Is there any beloved topic that this article doesn’t cover? Beavers help streams and biodiversity – check. Beavers can be relocated to areas to do good work – check. It’s even better when we allow beaver to relocate themselves – check. And when beavers cause problems flow devices can solve them. – CHECK. That’s it. That’s the beaver gospel. Chapter and verse. He didn’t miss anything.

We can’t restore ecosystems alone. We have great resources out there, like the Beaver Restoration Guidebook, an infinitely practical, inspiring tome of case studies and how-tos from leading practitioners. And yet there is many a night when I put my head down, afraid I have not yet done enough, known enough, or tried enough to steward this place. In such times I take heart in how beavers recall the words of ecologist Frank Egler, who said, “Nature is not only more complex than we think; it is more complex than we can think.” I take heart in the ways we increasingly see our fellow animals not as objects to save, but as allies with common cause. The beaver is a model, measure, and motivation for this work, and I trust that we have much to live for, together. When my workday is done, I trust that somewhere, on a dark and fast-dripping stream, a beaver’s shift begins.

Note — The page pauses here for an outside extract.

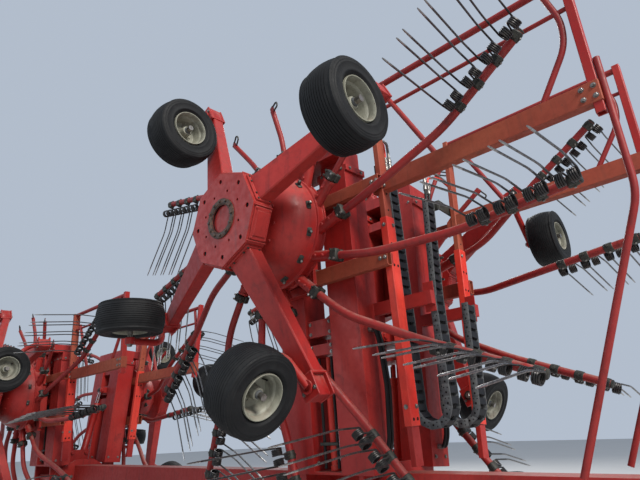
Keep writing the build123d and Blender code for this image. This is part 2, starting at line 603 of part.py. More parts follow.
def main_frame():
    frame = box(SPINE_BACK, SPINE_FRONT, -SPINE_Y / 2, SPINE_Y / 2, SPINE_LOW, SPINE_TOP)
    for station, x, hub_height in STATIONS:
        frame += station_bracket(x + MAST_AHEAD)
    frame += road_axle()
    frame += bar((JACK_X, 0, SPINE_LOW - 40), (JACK_X, 0, SPINE_TOP + JACK_ABOVE), JACK_SLEEVE * 1.1, 12)
    frame += bar((HEAD_X, 0, SPINE_LOW - 5), (HEAD_X, 0, SPINE_TOP + 5), HEAD_SLEEVE_R, 12)
    frame += box(SPINE_FRONT - 2, HEAD_X, -60, 60, SPINE_LOW + 10, SPINE_TOP - 10)
    frame -= bore((HEAD_X, 0, SPINE_LOW - 10), (HEAD_X, 0, SPINE_TOP + 10), PIN_R)
    return frame - bore((JACK_X, 0, SPINE_LOW - 50), (JACK_X, 0, SPINE_TOP + JACK_ABOVE + 10), JACK_R)


def station_bracket(x):
    """Two ears with the fold pins, and the tower that the fold cylinders push from."""
    reach = PIVOT_Y + EAR_ROUND
    knee = reach - 60
    low, high = PIVOT_Z - EAR_ROUND, PIVOT_Z + EAR_ROUND
    half = SPINE_Y / 2
    ear = plate([(knee, low), (reach, PIVOT_Z), (knee, high), (half, SPINE_TOP + 60)], EAR_THICK)
    width, peak = RAM_FOOT_Y + 40, RAM_FOOT_Z + RAM_EYE_R
    tower = plate([(half, SPINE_TOP - 20), (width, peak)], TOWER_THICK)
    tower_x = RAM_R + 16
    shapes = []
    for side in (-1, 1):
        shapes.append(Pos(x + side * EAR_X, 0, 0) * ear)
        shapes.append(Pos(x + side * tower_x, 0, 0) * tower)
        shapes += pin(x, side * PIVOT_Y, PIVOT_Z, EAR_X, EAR_THICK, PIN_R)
        shapes += pin(x, side * RAM_FOOT_Y, RAM_FOOT_Z, tower_x, TOWER_THICK, RAM_PIN_R)
    return shapes


def plate(half, thick):
    """Plate across the machine from the corners of its left-hand half, as Y and Z."""
    outline = half + [(-y, z) for y, z in half[::-1]]
    return extrude(Plane.YZ * make_face(Polyline(*outline, close=True)), thick / 2, both=True)


def pin(x, y, z, plates, thick, radius):
    """Round pin between two plates, with a flat-sided head outside each."""
    shapes = [rod((x - plates, y, z), (x + plates, y, z), radius)]
    for side in (-1, 1):
        face = x + side * (plates + thick / 2 - 1)
        shapes.append(bar((face, y, z), (face + side * PIN_PROUD, y, z), radius * 1.3, 6))
    return shapes


def road_axle():
    half = ROAD_TRACK / 2
    inner = half - 290
    edge = AXLE_BEAM / 2
    shapes = [box(ROAD_X - edge, ROAD_X + edge, -inner, inner, ROAD_R - edge, ROAD_R + edge)]
    for side in (-1, 1):
        stub, tip = side * (inner - 10), side * (half + 120)
        shapes.append(rod((ROAD_X, stub, ROAD_R), (ROAD_X, tip, ROAD_R), ROAD_AXLE_R))
        foot, peak = (ROAD_X, side * (inner - 70), ROAD_R), (ROAD_X, side * 100, SPINE_LOW + 60)
        shapes.append(beam(foot, peak, *STRUT, (1, 0, 0)))
    return shapes


# Fold cylinders

def ram_geometry(x):
    """Foot and rod eye of a right-hand fold cylinder, in the machine's frame."""
    lean = radians(LEAN)
    inward, up = RAM_HEAD
    y = inward * cos(lean) - up * sin(lean) - PIVOT_Y
    z = inward * sin(lean) + up * cos(lean) + PIVOT_Z
    return Vector(x, -RAM_FOOT_Y, RAM_FOOT_Z), Vector(x, y, z)


def ram_barrel(x, side):
    foot, head = ram_geometry(x)
    axis = (head - foot).normalized()
    across = Vector(RAM_EYE_R, 0, 0)
    barrel = bar(foot + axis * 20, foot + axis * RAM_BARREL, RAM_R, RAM_SIDES)
    barrel += bar(foot - across, foot + across, RAM_EYE_R, 10)
    barrel -= bore(foot - across * 1.1, foot + across * 1.1, RAM_PIN_R)
    barrel -= bar(foot + axis * 70, foot + axis * (RAM_BARREL + 1), ROD_R + ROD_FIT, RAM_SIDES)
    return barrel if side == "right" else mirror(barrel, about=Plane.XZ)


def ram_rod(x, side):
    foot, head = ram_geometry(x)
    axis = (head - foot).normalized()
    across = Vector(RAM_EYE_R, 0, 0)
    shape = bar(foot + axis * 90, head - axis * 20, ROD_R, RAM_SIDES)
    shape += bar(head - across, head + across, RAM_EYE_R, 10)
    shape -= bore(head - across * 1.1, head + across * 1.1, RAM_PIN_R)
    return shape if side == "right" else mirror(shape, about=Plane.XZ)


# Drawbar head and jack

def drawbar_head():
    """Hitch frame with two lower link pins and a mast plate."""
    low, top = SPINE_LOW - HEAD_REACH, SPINE_TOP + HEAD_REACH
    shape = rod((HEAD_X, 0, low), (HEAD_X, 0, top), PIN_R)
    for z in (low - HEAD_PLATE, top):
        shape += box(HEAD_X - 75, HEAD_X + 200, -75, 75, z, z + HEAD_PLATE)
    link_x, link_z = HEAD_X + LINK_AHEAD, low - LINK_DROP
    wide, tall = LINK_BEAM[0] / 2, LINK_BEAM[1] / 2
    shape += box(link_x - 35, link_x + 35, -90, 90, link_z, top + HEAD_PLATE)
    shoulder = LINK_SPREAD / 2
    shape += box(link_x - wide, link_x + wide, -shoulder, shoulder, link_z - tall, link_z + tall)
    for side in (-1, 1):
        root, tip = side * (shoulder - 20), side * (shoulder + LINK_LENGTH)
        shape += rod((link_x, root, link_z), (link_x, tip, link_z), LINK_R)
    return shape


def jack_leg():
    leg = rod((JACK_X, 0, JACK_FOOT - 2), (JACK_X, 0, SPINE_TOP + JACK_ABOVE + JACK_PROUD), JACK_R)
    return leg + bar((JACK_X, 0, 0), (JACK_X, 0, JACK_FOOT), JACK_FOOT_R, 12)


def build():
    nodes = {
        "main_frame": main_frame(),
        "drawbar_head": drawbar_head(),
        "jack_leg": jack_leg(),
    }
    for side, sign in (("right", -1), ("left", 1)):
        at = Plane(origin=(ROAD_X, sign * ROAD_TRACK / 2, ROAD_R), x_dir=(1, 0, 0), z_dir=(0, sign, 0))
        nodes["road_rim_" + side] = at * road_rim()
        nodes["road_tyre_" + side] = at * road_tyre()
    hub, dome, arms = chassis(), bell(), tine_arms()
    for station, x, hub_height in STATIONS:
        full = station == "front"
        outer, inner = outer_boom(hub_height, full), inner_boom(hub_height)
        guard = guard_frame(hub_height, full)
        for side in SIDES:
            tag = "_" + station + "_" + side
            nodes["boom_outer" + tag] = placed(outer, x, side)
            nodes["boom_inner" + tag] = placed(inner, x, side)
            nodes["guard_frame" + tag] = placed(guard, x, side)
            nodes["wheel_chassis" + tag] = placed(in_unit(hub, hub_height), x, side)
            nodes["rotor_bell" + tag] = placed(in_unit(dome, hub_height), x, side)
            nodes["tine_arms" + tag] = Compound([placed(in_unit(arm, hub_height), x, side) for arm in arms])
            nodes["ram_barrel" + tag] = ram_barrel(x + MAST_AHEAD, side)
            nodes["ram_rod" + tag] = ram_rod(x + MAST_AHEAD, side)
            if full:
                nodes["energy_chain" + tag] = placed(energy_chain(hub_height), x, side)
                nodes["hoses" + tag] = placed(hoses(hub_height), x, side)
            for name, shape in ground_wheels(x, hub_height, side).items():
                nodes["wheel_" + name + tag] = shape
    return nodes


os.makedirs("parts", exist_ok=True)
for name, shape in build().items():
    export_step(shape, "parts/" + name + ".step")
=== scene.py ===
# Looks of the folded rotary rake. Metres, in the CAD's frame: X forward, Y left, Z up.
import bmesh
import bpy
from math import cos, pi, radians, sin
from mathutils import Matrix, Vector


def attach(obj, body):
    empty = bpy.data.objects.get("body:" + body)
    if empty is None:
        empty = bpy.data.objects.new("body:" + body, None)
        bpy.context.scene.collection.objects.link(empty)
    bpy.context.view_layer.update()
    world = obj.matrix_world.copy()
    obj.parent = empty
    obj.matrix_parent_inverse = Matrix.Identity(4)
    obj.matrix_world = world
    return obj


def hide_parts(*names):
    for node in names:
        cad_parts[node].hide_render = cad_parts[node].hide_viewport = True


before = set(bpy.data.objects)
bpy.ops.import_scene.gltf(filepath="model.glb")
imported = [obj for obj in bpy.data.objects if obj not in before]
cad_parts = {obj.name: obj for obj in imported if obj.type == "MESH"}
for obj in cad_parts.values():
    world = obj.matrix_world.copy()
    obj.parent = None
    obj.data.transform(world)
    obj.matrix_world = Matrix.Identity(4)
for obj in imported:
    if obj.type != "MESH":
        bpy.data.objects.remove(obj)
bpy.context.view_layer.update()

# Stations: name, X of the booms' pivots, height of the rotors' axes above them
STATIONS = [("front", 1.9, 1.65), ("rear", -2.75, 0.95)]
SIDES = ["right", "left"]
# A unit's frame stands at its boom's pivot and leans inwards; Y is inboard on the right
LEAN = radians(3.0)
PIVOT_Y, PIVOT_Z = 0.3, 1.115
HUB_Y, MAST_X = -0.79, 0.1

# Arms round the rotor. Angles are in degrees where radians() isn't written.
ARMS, FIRST_ARM = 13, -3.0
SPARE_ARMS, LIFTED_ARMS = [1, 2, 3, 4], [5, 6, 7, 8]
LIFT, DROOP = radians(76.0), radians(-8.0)  # turn of the tines about their bar
SWING = -5.0                                # turn of a lifted arm's bar about the rotor
ARM_OFF, CLAMP_RADIUS, SKEW = 0.49, 0.53, radians(18.7)
BAR_START, BAR_END = Vector((1.225, 0.612, 0.356)), Vector((1.735, 0.622, 0.74))
BAR_RADIUS, SPARE_RADIUS, SOCKET_LENGTH = 0.0245, 0.0195, 0.235
PAIRS, FIRST_PAIR, PAIR_PITCH = 4, 0.142, 0.146
COIL_TURNS, COIL_RADIUS, COIL_PITCH, COIL_WIRE = 4, 0.0295, 0.0098, 0.0052
TINE_WIRE = 0.0054

# Ground wheels: name, X and Z from the rotor's axis, the axle's turn, bend of the fork's tube
WHEELS = [
    ("a", -0.298, 0.699, 0.0, (-0.445, 0.0, 0.9)),
    ("b", 1.107, 0.183, 0.0, (0.957, 0.12, 0.42)),
    ("c", 0.364, -1.04, -25.0, (0.292, 0.17, -0.833)),
    ("d", -0.905, -0.467, 90.0, (-0.93, 0.165, -0.617)),
]
WHEEL_OFF = -0.095
CHASSIS_ARMS = [113.8, 23.8, -66.2, -156.2]
ROAD_WHEEL = (-0.55, 1.05, 0.47)


# Materials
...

PERFECT. PERFECT. PERFECT. This is the very best article I could ever have hoped for. Thank you SO much for your excellent work, Rob. It could only have been slightly more perfect if it mentioned in passing how a certain California city south of Whatcom had decided to live with beavers a decade ago with excellent results including a beaver festival. But, hey. Gift horses and mouths, you know the saying.

How much do you wanna bet that after reading this the execs at Earth Island are kicking themselves that they aren’t Worth A Dam’s sponsor and let ISI get to beavers first?